When there aren't piles, I hesitate to leave things in places they don't belong.

The compulsion to be more careful with items, time, and efforts isn't one I have yet, but I do think that I'm ready and even excited to develop it!

And hey, I can take Smokemas as the first major step towards that because like we're gonna do it we're gonna hit 52 essays this year and they count because I'm making the rules here and also they're like wildly long for the most part because if there was such a thing as "short winded" it wouldn't apply to me or my speech/writing patterns!

Again! It's the framing, it's taking the time to celebrate and not just brush off something because I feel like I didn't do it The Right Way or The Way I Thought I Would or I didn't promote it because I haaaaate self-promo and I never want to post about a blog using a hashtag because it's not 2011!

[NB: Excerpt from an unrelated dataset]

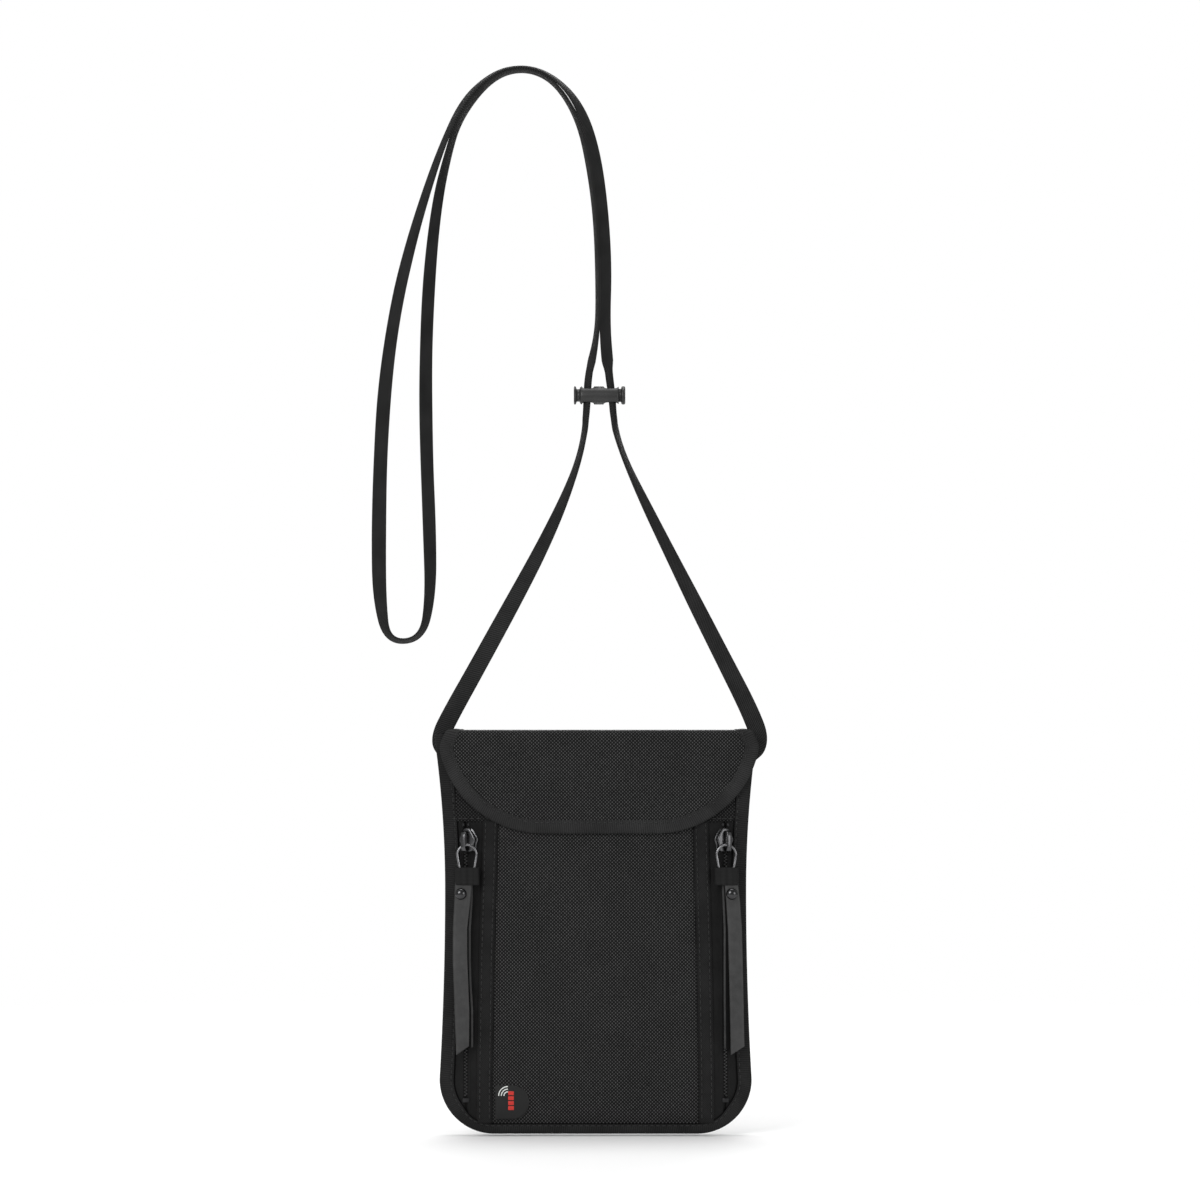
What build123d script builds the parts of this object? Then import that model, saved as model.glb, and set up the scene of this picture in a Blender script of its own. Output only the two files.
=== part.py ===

I don't like writing about writing but if I never write about it and I never really talk about it because I'm not sure how to talk about a project I refuse to put guardrails around because I like it being whatever I want it to be but therefore I rarely talk about it in ways that convey any sense of pride or accomplishment in the project.

But here we are, on the eve of a goal being completed! The uh, only goal I really remember writing on those post its last year.

And not to celebrate too early but like. I did it! Another year! And that's fucking rad!!! And I am going to write that and leave it in because otherwise I'll forget to celebrate or give myself any credit because my instincts towards myself are to underplay any accomplishment and that leads to a cycle of procrastination because then at least I'll have excuses besides my still absent self-worth to change the rules of the game on myself to make it feel like a loss even when it's a win.

Lame! Boring! Honk shoo! Leaving self-flagellation, self-pity, self-indulgence BEHIND. They're out!

Loving yourself enough to give yourself the best chance to succeed at whatever you want to do is IN!

Gotta do something new! It's time!

Including, but not limited to, keeping my house clean.